Is it possible to automate the process and provide more useful information? IBM researchers have done something approaching just that with a new search algorithm called CLEVER, a Deep Computing application that takes advantage of relationships between Web pages in addition to text and context analysis to determine the relevance and authority of a given web page.

Pattern Matching and Discovery

SO MUCH OF the supercomputing story focuses on how fast the computer can process information, an important quality, to be sure. But Deep Computing seeks to separate the issue of raw processing speed from the time actually required to solve a problem. Or to put it differently, instead of always trying to make something faster, how can we take computer speed and improve the quality of a result given a bit more time? What can we do about problems where the bottleneck is not computational power?

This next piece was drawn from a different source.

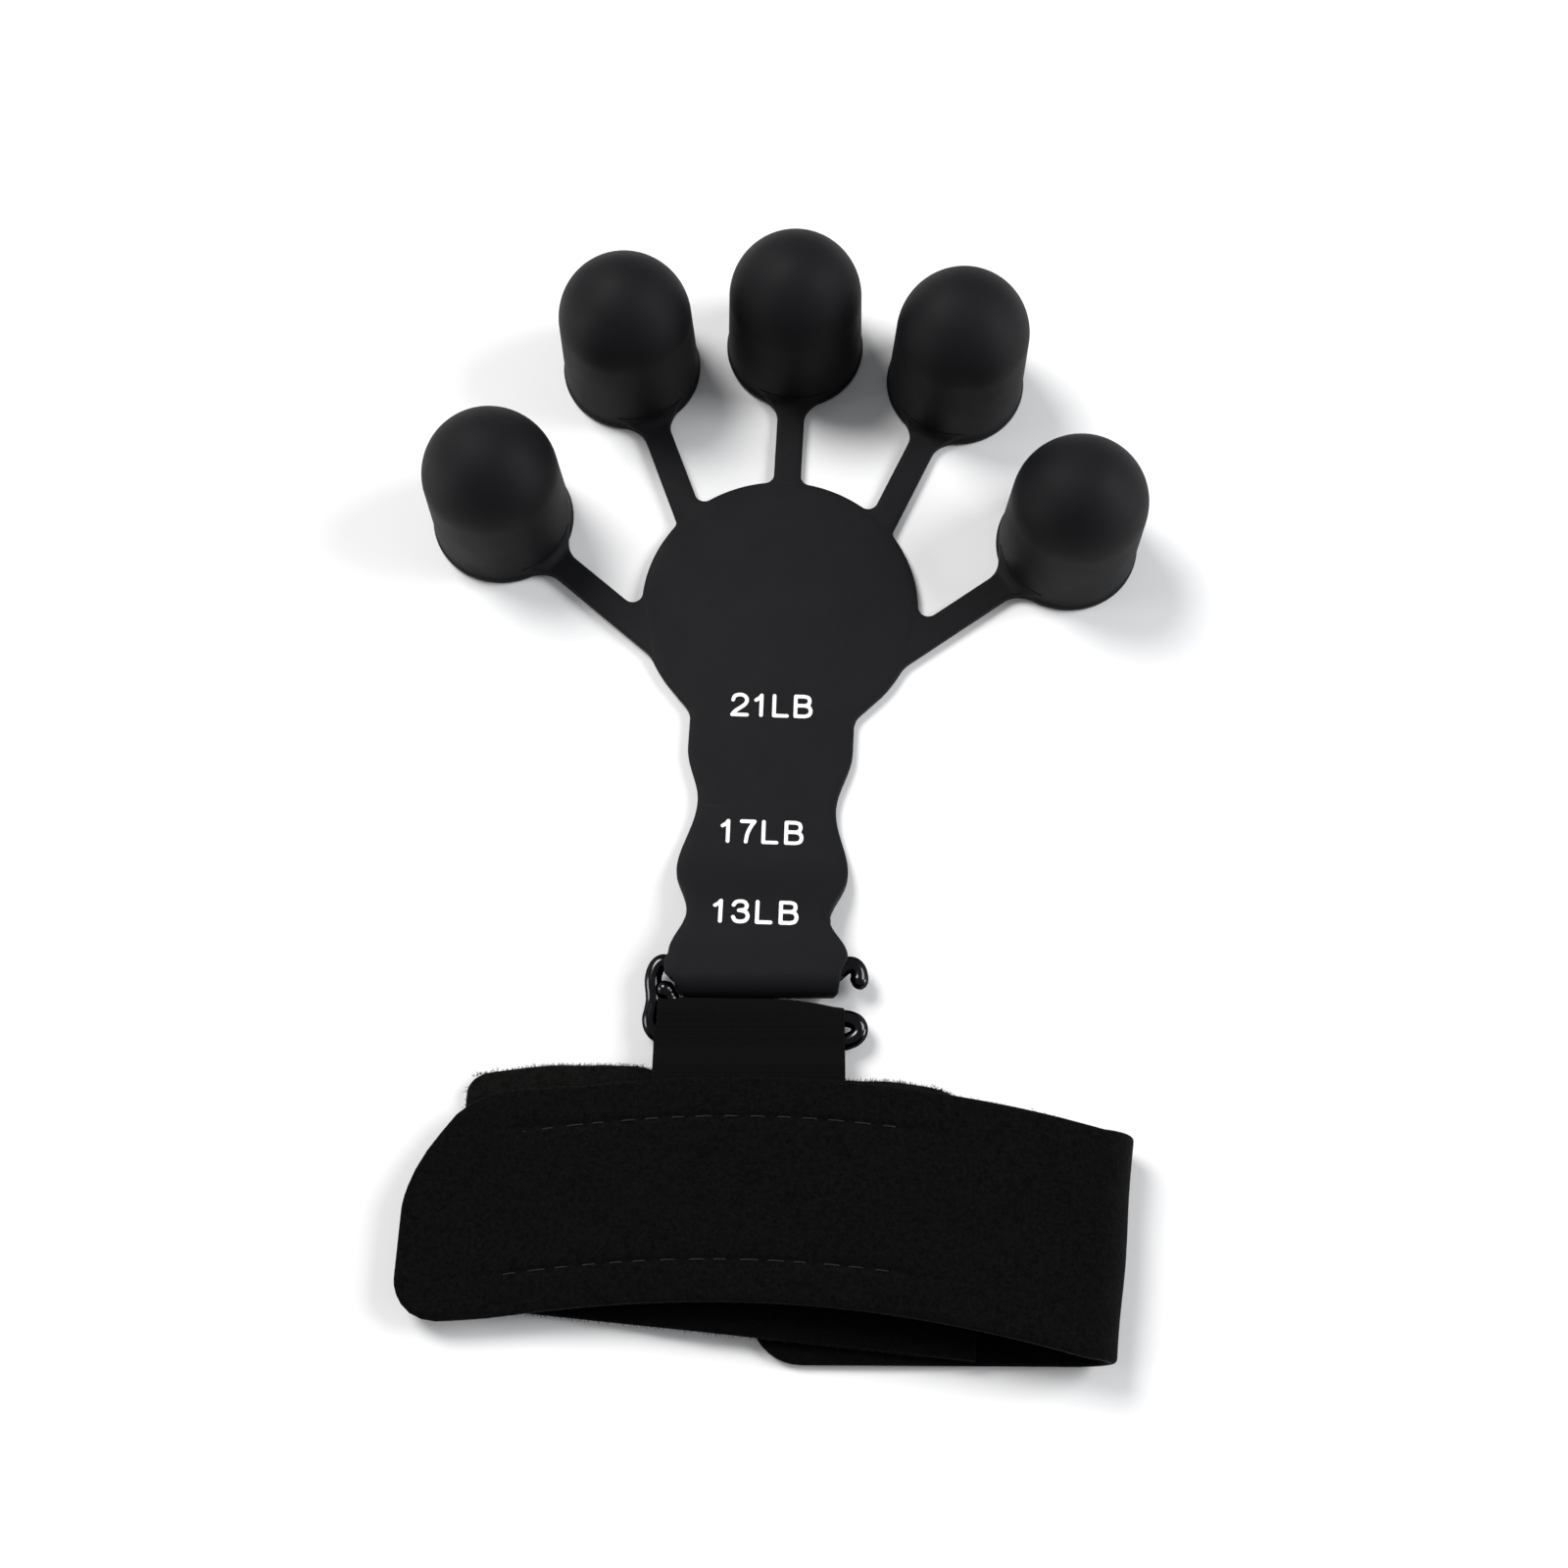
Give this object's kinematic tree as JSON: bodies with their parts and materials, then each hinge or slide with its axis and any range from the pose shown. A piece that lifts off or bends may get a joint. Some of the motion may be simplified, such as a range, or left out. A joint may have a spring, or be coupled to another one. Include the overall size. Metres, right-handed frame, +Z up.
{
  "type": "finger exerciser",
  "caption": "Flat silicone hand with cups for the fingertips, a notched arm, a bent-wire hook and an elastic loop on a hook-and-loop wrist strap; stretches the opening fingers.",
  "frame": {"origin": "centre of the palm disc, on its underside, at the height the part lies on", "axes": "+Y from the palm to the middle finger cup, +Z up out of the palm, +X to the right seen from above"},
  "size_m": [0.1288, 0.1979, 0.0298],
  "materials": {
    "silicone": "matte moulded silicone with a soft sheen",
    "wire": "glossy black coating on bent steel wire",
    "elastic": "ribbed woven elastic",
    "strap": "brushed loop fabric over thin foam",
    "hook_tape": "woven tape with fine stiff hooks"
  },
  "bodies": {
    "wrist_strap": {"strap_lower": "strap", "strap_panel": "strap"},
    "strap_flap": {"strap_tongue": "strap", "strap_hook_patch": "hook_tape"},
    "elastic_base": {"elastic_base": "elastic"},
    "hook_end": {"elastic_loop": "elastic", "double_hook": "wire"},
    "arm_lower": {"arm_lower": "silicone"},
    "arm_upper": {"arm_upper": "silicone"},
    "palm": {"palm_pad": "silicone"},
    "finger_far_left": {"strip_far_left": "silicone"},
    "cup_far_left": {"cup_far_left": "silicone"},
    "finger_left": {"strip_left": "silicone"},
    "cup_left": {"cup_left": "silicone"},
    "finger_middle": {"strip_middle": "silicone"},
    "cup_middle": {"cup_middle": "silicone"},
    "finger_right": {"strip_right": "silicone"},
    "cup_right": {"cup_right": "silicone"},
    "finger_far_right": {"strip_far_right": "silicone"},
    "cup_far_right": {"cup_far_right": "silicone"}
  },
  "joints": [
    {"name": "strap_open", "type": "hinge", "parent": "wrist_strap", "child": "strap_flap", "pos_m": [0.0616, -0.1114, 0.0056], "axis": [0.0768, 0.997, 0], "range_deg": [0, 170]},
    {"name": "elastic_stretch", "type": "slide", "parent": "wrist_strap", "child": "elastic_base", "axis": [-0.0523, 0.9986, 0], "range_m": [0, 0.008], "stiffness_N_per_m": 1500},
    {"name": "elastic_flex", "type": "hinge", "parent": "elastic_base", "child": "hook_end", "pos_m": [0.00085, -0.08388, 0.0052], "axis": [0.9986, 0.0523, 0], "range_deg": [-4, 75], "stiffness_Nm_per_rad": 0.02},
    {"name": "arm_pivot", "type": "hinge", "parent": "hook_end", "child": "arm_lower", "pos_m": [0.00005, -0.0686, 0.00345], "axis": [0.9986, 0.0523, 0], "range_deg": [-4, 90]},
    {"name": "arm_stretch", "type": "slide", "parent": "arm_lower", "child": "arm_upper", "axis": [0, 1, 0], "range_m": [0, 0.015], "stiffness_N_per_m": 3000},
    {"name": "palm_flex", "type": "hinge", "parent": "arm_upper", "child": "palm", "pos_m": [0, -0.028, 0.0009], "axis": [1, 0, 0], "range_deg": [-40, 60], "stiffness_Nm_per_rad": 0.06},
    {"name": "far_left_bend", "type": "hinge", "parent": "palm", "child": "finger_far_left", "pos_m": [-0.02804, -0.00309, 0.0009], "axis": [0.6157, 0.788, 0], "range_deg": [-30, 35], "stiffness_Nm_per_rad": 0.03},
    {"name": "far_left_stretch", "type": "slide", "parent": "finger_far_left", "child": "cup_far_left", "axis": [-0.788, 0.6157, 0], "range_m": [0, 0.015], "stiffness_N_per_m": 750},
    {"name": "left_bend", "type": "hinge", "parent": "palm", "child": "finger_left", "pos_m": [-0.01882, 0.01999, 0.0009], "axis": [0.9225, 0.3859, 0], "range_deg": [-30, 35], "stiffness_Nm_per_rad": 0.03},
    {"name": "left_stretch", "type": "slide", "parent": "finger_left", "child": "cup_left", "axis": [-0.3859, 0.9225, 0], "range_m": [0, 0.015], "stiffness_N_per_m": 750},
    {"name": "middle_bend", "type": "hinge", "parent": "palm", "child": "finger_middle", "pos_m": [0, 0.0266, 0.0009], "axis": [1, 0, 0], "range_deg": [-30, 35], "stiffness_Nm_per_rad": 0.03},
    {"name": "middle_stretch", "type": "slide", "parent": "finger_middle", "child": "cup_middle", "axis": [0, 1, 0], "range_m": [0, 0.015], "stiffness_N_per_m": 750},
    {"name": "right_bend", "type": "hinge", "parent": "palm", "child": "finger_right", "pos_m": [0.01882, 0.01999, 0.0009], "axis": [0.9225, -0.3859, 0], "range_deg": [-30, 35], "stiffness_Nm_per_rad": 0.03},
    {"name": "right_stretch", "type": "slide", "parent": "finger_right", "child": "cup_right", "axis": [0.3859, 0.9225, 0], "range_m": [0, 0.015], "stiffness_N_per_m": 750},
    {"name": "far_right_bend", "type": "hinge", "parent": "palm", "child": "finger_far_right", "pos_m": [0.02804, -0.00309, 0.0009], "axis": [0.6157, -0.788, 0], "range_deg": [-30, 35], "stiffness_Nm_per_rad": 0.03},
    {"name": "far_right_stretch", "type": "slide", "parent": "finger_far_right", "child": "cup_far_right", "axis": [0.788, 0.6157, 0], "range_m": [0, 0.015], "stiffness_N_per_m": 750}
  ]
}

In so doing, researchers seek to imitate some of the problem- solving abilities that characterize the human mind, which, although not fast in the same way we may think of computers being fast, is still able to discover or create novel solutions to previously unsolved problems. It is the cognitive modeling area of Deep Computing, then, that most resembles A.I., the field of artificial intelligence -- with one very important difference. Cognitive modeling is not about trying to build an artificial brain, or duplicate or even simulate an intelligent human. It is about mimicking the problem-solving approaches and abilities of the mind, sometimes in very novel ways.

Internet search technology is an excellent example of this approach. Faster searching by itself is not better. The 3.5 million hit list for "fishing" referred to earlier took less than a second to return, but is almost entirely useless. IBM researchers felt that with a little more analysis and computing time spent on the results of Internet crawling, better information could be returned.

To accomplish this, they used one of the oldest tricks of the human mind: get help solving the problem. In this case, they decided to tap into the group behavior of millions of people building Web pages. Rather than attempt to model the cognitive process of a single individual, researchers sought to exploit the consistency that emerges from a seemingly chaotic process: on the Web, consensus invariably builds around various topics of intellectual interest to certain communities.

Researchers employed an algorithm called Hypertext-Induced Topic Search (HITS) that finds authoritative sources of information (called "authorities") and sites (called "hubs") featuring compilations of such authorities. CLEVER basically follows the following process:

  • Using a standard text search engine, it gathers a "root set" of pages matching a query subject.
  • It adds to this pool all pages pointing to or pointed to by the root set.
  • Using only the links between these pages, it distills the best authorities and hubs.
  • Additionally, CLEVER uses both the content and context of the Web pages (text and other properties of a page) in addition to the link structure.

The results? Enter "fishing" on the CLEVER search engine, and a list of about a hundred pages sorted neatly into "authorities" and "hubs" is returned. A quick scan of the list shows every entry to be germane to the topic -- broad enough to meet the query criteria but focused enough to hook even the pickiest user.

FUTURE APPLICATIONS: Continued forays into cognitive modeling will allow us to answer some very interesting questions: How would a major reorganization affect a company's profit? Its potential market value? Its ability to retain talent? How might various potential news developments affect financial markets?

Cognitive modeling is probably the broadest application area of Deep Computing, covering diverse areas where all of its advantages -- processing power, algorithms, heuristics -- are brought to bear to solve problems that we may not now even know how to approach. When we speak of building more intelligence into the future of computing, cognitive modeling is in many senses what we are describing. And as computing power increases, and with it the amount of information available from diverse sources (both human and device-created), the potential for mimicking our own innate problem solving ability will enable solutions difficult today even to imagine, perhaps even solving problems that we don't yet know exist.